DP World favours India’s west coast
West coast Indian port investment opportunities would take precedence over east coast terminal development in any Indian expansion drive, a senior DP World official tells Seatrade Global on the day the company announced flat financial results for 2013.

“West coast mostly, [as] the potential in India is vast,” said Yuvraj Narayan, DP World's cfo, when asked to identify terminal opportunities in India that were most appealing. “There is tremendous potential in India. The problem is that the regulatory environment just makes investment in infrastructure difficult.”

DP World operates five terminals in India, at Nhava Sheva (also known as Jawaharlal Nehru Port Terminal), India’s largest container facility, Cochin, Chennai and Visakhapatnam, all of which are classified as ‘major’ Indian ports, and Mundra, a “non-major” facility. It has one under development at Kulpi.

Nimish Mathur, lead equity analyst at Drewry Maritime Equity Research, said DP World’s India capacity stood at 5.2m teu in 2012 and was likely to be “nearly the same” now.

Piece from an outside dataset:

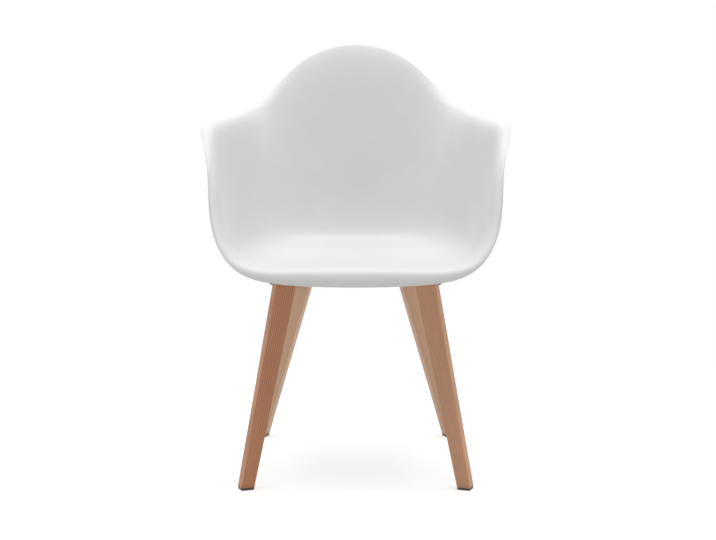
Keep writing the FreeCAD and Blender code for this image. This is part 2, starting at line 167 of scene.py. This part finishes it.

 “DP World is one of the largest port operators in India and our ports have done well. The question is now for those where you want to build new ports and create new capacity, the general environment has become exceedingly difficult. So the good news is that we have the capacity in India and it’s a great market. That’s good news for us, because new capacity is just not coming up on time.”

Narayan said DP World would not be interested in acquiring sub-1m TEU facilities in India. “Unless it has substantial benefit to our main businesses, we wouldn’t be looking at those. But absolutely there are opportunities out there, but you have to negotiate your way through to come to terms which make it beneficial to make that investment.

“They’ve had two projects, one in Ennore and one JNPT4, which they bid out three-four years ago, which some other parties won. And finally never got built, and they had to rebid them recently.”

Drewry Maritime Advisors’ India specialist, Shailesh Garg, told TOC Container Supply Chain Middle East conference in December that India’s West Coast accounted for 65% of total market share in the country in FY2013, with the Upper West Coast alone, including the ports of Kandla, Mundra, Pipavav and Hazira, enjoying as much as 41%. He said India’s ports business grew briskly from 2002-12, at 11.4% CAGR, to handle a throughput of 9.9m teu in 2012.

Announcing its preliminary FY2013 financial report, DP World announced a flat performance, with revenues falling 1.5% to $3.07bn on the year earlier, and consolidated throughput, or throughput over which DP World has control under IFRS, down 3.8%.

On a “like-for-like at constant currency basis,” DP World said revenues increased 3.6% and net profit was up 26.6%.